SECTION 1. EASTWARD MOVEMENT OF THE GREEKS

The Greek had been pushing eastward for a long time. More than three hundred years ago, as has been shown in the last chapter, he had become a terror in the farthest Levant. Before another century had passed he found his way into Egypt also. Originally hired as mercenaries to support a native revolt against Assyria, the Greeks remained in the Nile valley not only to fight but to trade. The first introduction of them to the Saite Pharaoh, Psammetichus, was promoted by Gyges the Lydian to further his own ends, but the first development of their social influence in Egypt was due to the enterprise of Miletus in establishing a factory on the lowest course of the Canopic Nile. This post and two standing camps of Greek mercenaries, one at Tahpanhes watching the approach from Asia, the other at Memphis overawing the capital and keeping the road to Upper Egypt, served to introduce Ionian civilization to the Delta in the seventh century. Indeed, to this day our knowledge of the earliest fine painted pottery of Ionia and Caria depends largely on the fragments of their vases imported into Egypt which have been found at Tahpanhes, Memphis and another Greek colony, Naukratis, founded a little later (as will be told presently) to supersede the original Milesian factory.
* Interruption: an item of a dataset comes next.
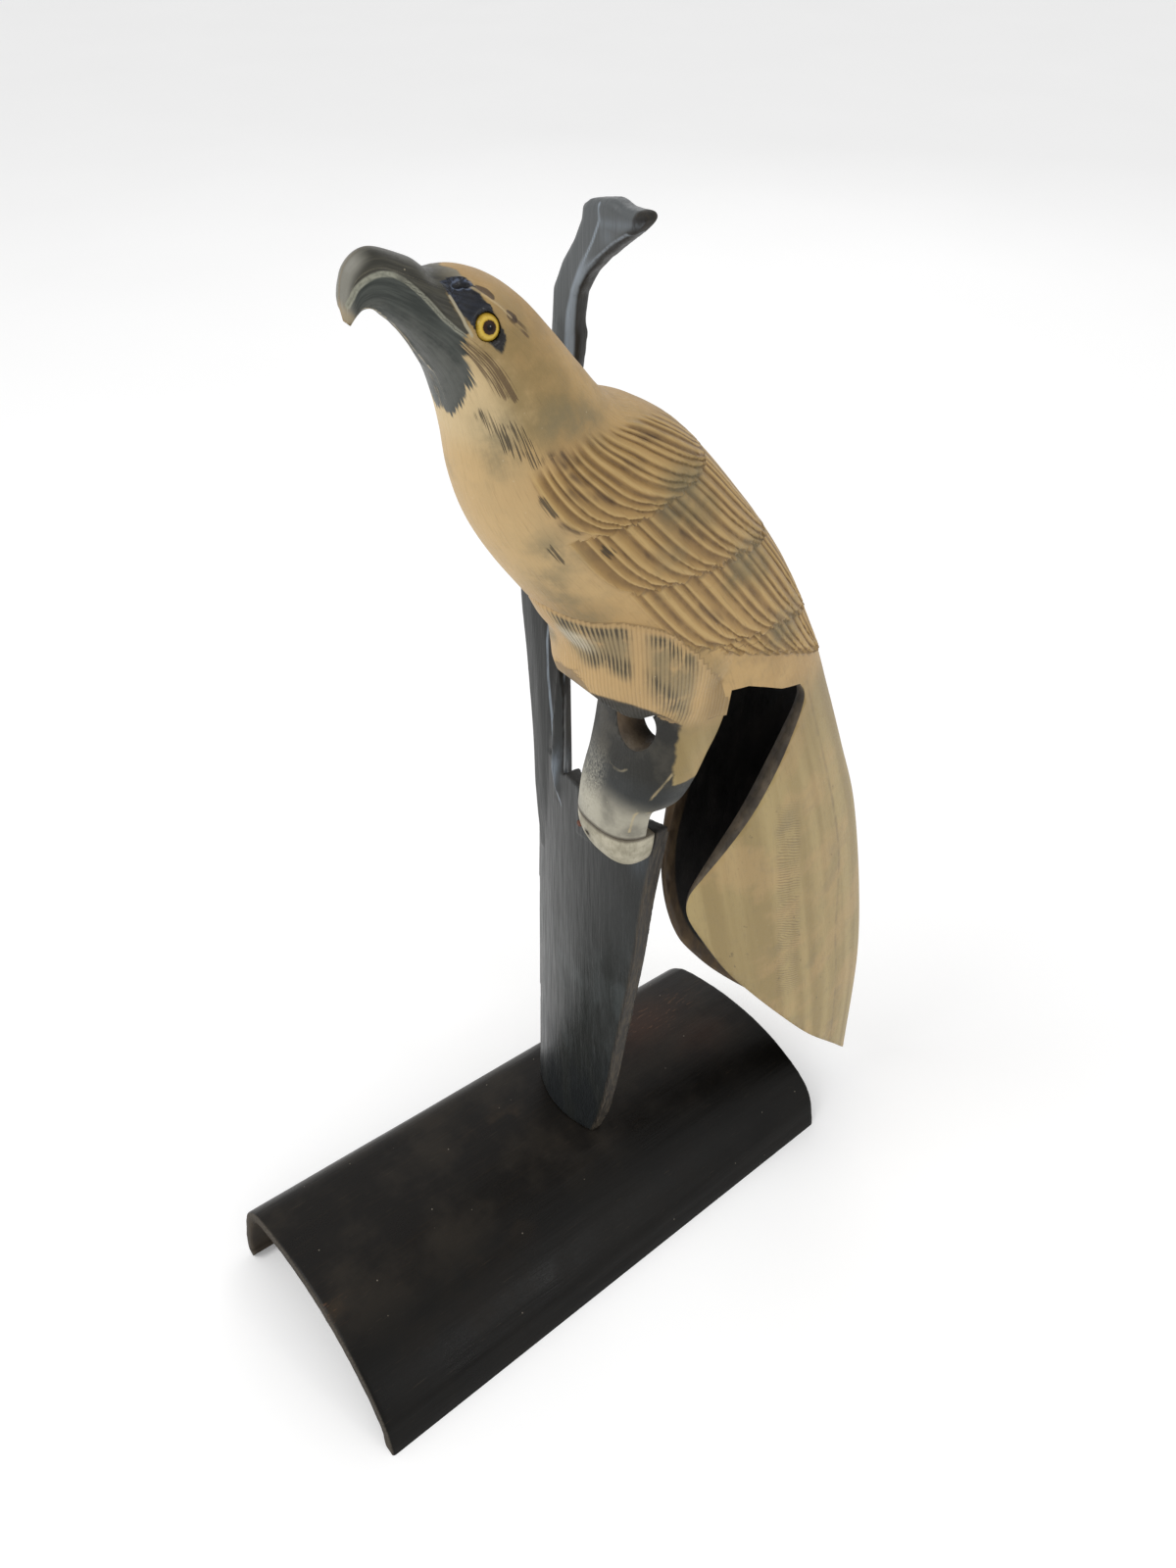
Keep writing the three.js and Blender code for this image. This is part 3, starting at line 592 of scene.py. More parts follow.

Though those foreign vases themselves, with their decoration of nude figure subjects which revolted vulgar Egyptian sentiment, did not go much beyond the Greek settlements (like the Greek courtesans of Naukratis, who perhaps appealed only to the more cosmopolitan Saites), their art certainly influenced all the finer art of the Saitic age, initiating a renascence whose characteristics of excessive refinement and meticulous delicacy survived to be reinforced in the Ptolemaic period by a new infusion of Hellenic culture.